Pelican Intl Inc. acquires The KL Companies, Inc.
Summary
Pelican International Inc. has acquired The KL Companies, Inc., combining the two firms' brand portfolios, manufacturing capabilities, and distribution networks. The deal is structured to create a cross-border platform spanning Canadian and U.S. markets. Both companies operate in the recreational watercraft and outdoor products manufacturing space.
Why It Matters
Consolidation of this type in the recreational manufacturing sector has direct operational implications: merged production footprints typically trigger facility rationalization reviews, where overlapping lines get consolidated onto fewer, higher-utilization plants to reduce per-unit overhead.
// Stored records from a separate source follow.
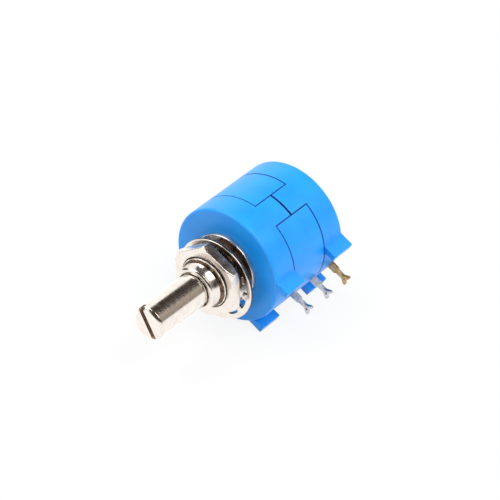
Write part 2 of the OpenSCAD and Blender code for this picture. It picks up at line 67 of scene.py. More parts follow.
# ---------------------------------------------------------------- Housing
# Three mouldings in a blue thermoplastic polyester: a front cap, a ring and a rear cap. They
# push together until the caps' tongues meet in the ring's slots, and every edge has a radius.
MM = 0.001
BODY_R, REAR_FACE = 11.1, -19.8
MOULDED_EDGE = 0.08
SEAM_DEPTH, SEAMS_REAR, SEAMS_FRONT = 1.2, REAR_FACE + 1, -2

# A corner this near the outside has its edges rounded, a face this near it isn't in a seam, and a
# face that looks outward this squarely is the wall's own.
CORNER_NEAR, FACE_NEAR, SQUARELY = 0.05, 0.005, 0.95

# Every piece is made upright, in millimetres: X towards the lugs, Z along the shaft to its
# tip, 0 in the face of the bushing's shoulder. The part then lies down as the frame says.
mounts = {m["name"]: m for m in frame["record"]["mounts"]}
to_tip = Vector(mounts["shaft"]["axis"])
to_lugs = Vector(mounts["lug_1"]["axis"]).normalized()
lie_down = Matrix((to_lugs, to_tip.cross(to_lugs), to_tip)).transposed().to_4x4() @ Matrix.Scale(MM, 4)


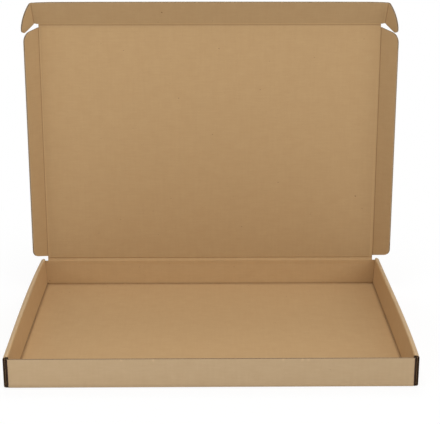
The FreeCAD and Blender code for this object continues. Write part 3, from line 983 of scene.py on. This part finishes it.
def lock_ear(side, name):
    """The left (-1) or right (1) lock ear and its crease strip."""
    lean_up = math.cos(EAR_LEAN) * TUCK_UP + side * math.sin(EAR_LEAN) * X
    out0 = math.cos(EAR_LEAN) * side * X - math.sin(EAR_LEAN) * TUCK_UP
    out, inner = turned(out0, TUCK_IN, EAR_ANGLE)
    crease = TUCK_LINE + np.array([side * EAR_X, 0, 0])
    rim = ear_outline()
    s = dust_columns(HALF_STRIP, rim[:, 0].max() - 0.002)
    low, high = flute_ends(rim, s)
    ear = board_sheet(f"ear_board_{name}", flat_panel(crease, out, lean_up, inner), s, (low, high), np.linspace(0, 1, 14),
                      lambda s, t: tuck_flat(side * (EAR_X + s), t), low="open", high="open", end="groove")
    attach(ear, f"{name}_lock_ear", f"{name}_lock_ear")
    # painted shade: the ear a little darker
    painted_light_and_scuffs(ear, -0.02)

    bend = crease_line(EAR_ANGLE)
    mark = crease_press(bend.length / 2 + 0.3, depth=0.3)

    def surface(s, t):
        p, n = bend.at(s)
        return (crease + t[..., None] * lean_up + p[..., :1] * out0 + p[..., 1:] * TUCK_IN,
                n[..., :1] * out0 + n[..., 1:] * TUCK_IN)
    cols = across(0, bend.length, 0.2)
    away = (cols / bend.length - 0.5) * 2 * HALF_STRIP          # distance from the crease, on the flat sheet
    strip_low = np.interp(away, [-2, 0, 2], [1.6, 1.9, 1.3])
    strip_high = np.interp(away, [-2, 0, 1, 2], [21.1, EAR_TOP, 21.2, high[0]])
    strip = board_sheet(f"ear_crease_{name}", surface, cols, (strip_low, strip_high), np.linspace(0, 1, 14),
                        lambda s, t: tuck_flat(side * (TUCK_X + s), t), lambda s, t: mark(s), low="open", high="open")
    joint_strip(strip, f"{name}_lock_ear", "tuck_flap", f"{name}_lock_ear")


lock_ear(-1, "left")
lock_ear(1, "right")

# %% [markdown]
# ## Floor, light and background
#
# The box stands on a plain white floor that still takes its shadow. Seen by the
# camera, the floor is part lit paper and part plain white, and further out it
# is plain white only, so it runs on into the background without a line.

# %% Floor
def studio_floor():
    bpy.ops.mesh.primitive_plane_add(size=6, location=(0, 0, -0.0002))
    floor = bpy.context.active_object
    floor.name = "studio_floor"
    r = Recipe("studio_floor")
    r.shader.inputs["Base Color"].default_value = (0.86, 0.86, 0.86, 1)
    r.shader.inputs["Roughness"].default_value = 0.9
    seen = r.add("ShaderNodeLightPath")
    any_seen = r.add("ShaderNodeMath", {0: seen.outputs["Is Camera Ray"], 1: seen.outputs["Is Glossy Ray"]},
                     operation="MAXIMUM")
    place = r.add("ShaderNodeTexCoord").outputs["Object"]
    away = r.add("ShaderNodeVectorMath", {0: place}, operation="LENGTH").outputs["Value"]
    far = r.add("ShaderNodeMapRange", {"Value": away, "From Min": 0.22, "From Max": 0.42, "To Min": 0.86, "To Max": 1.0},
                interpolation_type="SMOOTHSTEP").outputs[0]
    lit = r.add("ShaderNodeBsdfDiffuse", {"Color": (1, 1, 1, 1)})
    plain = r.add("ShaderNodeEmission", {"Color": (1, 1, 1, 1), "Strength": 1.0})
    soft = r.add("ShaderNodeMixShader", {0: far, 1: lit.outputs[0], 2: plain.outputs[0]})
    both = r.add("ShaderNodeMixShader", {0: any_seen.outputs[0], 1: r.shader.outputs[0], 2: soft.outputs[0]})
    r.links.new(both.outputs[0], r.nodes["Material Output"].inputs["Surface"])
    floor.data.materials.append(r.material)


studio_floor()

# %% [markdown]
# Five big soft lamps and a pale surround light the box, at a level where a
# colour looks about as it is written. One lamp would be simpler, but each panel
# faces another way and wants its own share of light. The surround lights the box
# dimly from all sides. It is pure white only for rays of the camera, of
# reflections and through clear things.

# %% Lamps and surround
def soft_lamp(name, place, target, size, power):
    """An area lamp at `place` that faces `target`, in metres and watts."""
    data = bpy.data.lights.new(name, "AREA")
    data.shape, data.size, data.size_y = "RECTANGLE", size[0], size[1]
    data.energy = power
    lamp = bpy.data.objects.new(name, data)
    bpy.context.scene.collection.objects.link(lamp)
    lamp.location = place
    lamp.rotation_euler = (Vector(target) - Vector(place)).to_track_quat("-Z", "Y").to_euler()


soft_lamp("right_lamp", (1.3, -2.2, 1.5), (0, 0.05, 0.1), (1.4, 1.2), 9)
soft_lamp("right_side_lamp", (2.4, -1.4, 1.2), (0, 0.05, 0.1), (1.4, 1.2), 15)
soft_lamp("left_side_lamp", (-2.3, -1.4, 1.2), (0, 0.05, 0.1), (1.4, 1.2), 9)
soft_lamp("top_lamp", (0.0, -0.4, 2.0), (0, 0, 0.1), (1.2, 1.0), 14)
soft_lamp("back_lamp", (0.0, 1.2, 1.9), (0, 0, 0.1), (1.4, 1.0), 11)

world = bpy.data.worlds.new("surround")
bpy.context.scene.world = world
world.use_nodes = True
nodes, links = world.node_tree.nodes, world.node_tree.links
for node in list(nodes):
    nodes.remove(node)
path = nodes.new("ShaderNodeLightPath")
dim, white = nodes.new("ShaderNodeBackground"), nodes.new("ShaderNodeBackground")
dim.inputs["Color"].default_value, dim.inputs["Strength"].default_value = (1, 1, 1, 1), 0.42
white.inputs["Color"].default_value, white.inputs["Strength"].default_value = (1, 1, 1, 1), 1.0
seen_a, seen_b = nodes.new("ShaderNodeMath"), nodes.new("ShaderNodeMath")
seen_a.operation = seen_b.operation = "MAXIMUM"
links.new(path.outputs["Is Camera Ray"], seen_a.inputs[0])
links.new(path.outputs["Is Glossy Ray"], seen_a.inputs[1])
links.new(seen_a.outputs[0], seen_b.inputs[0])
links.new(path.outputs["Is Transmission Ray"], seen_b.inputs[1])
pick, out = nodes.new("ShaderNodeMixShader"), nodes.new("ShaderNodeOutputWorld")
links.new(seen_b.outputs[0], pick.inputs[0])
links.new(dim.outputs[0], pick.inputs[1])
links.new(white.outputs[0], pick.inputs[2])
links.new(pick.outputs[0], out.inputs["Surface"])
bpy.context.scene.view_settings.view_transform = "Standard"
The emphasis on 'complementary manufacturing capabilities' suggests the acquirer sees tooling, mold assets, or process expertise in KL that fills a gap rather than duplicates existing capacity -- a more defensible rationale than pure revenue roll-up. On the supply chain side, combining distribution networks across the Canada-U.S. border creates leverage with logistics providers and can reduce landed costs, but it also introduces cross-border compliance complexity around tariffs, customs, and differing product regulations. Workforce integration is typically the friction point at this scale; consolidating floor operations and ERP systems across two manufacturing cultures carries meaningful execution risk in the 12-24 months post-close.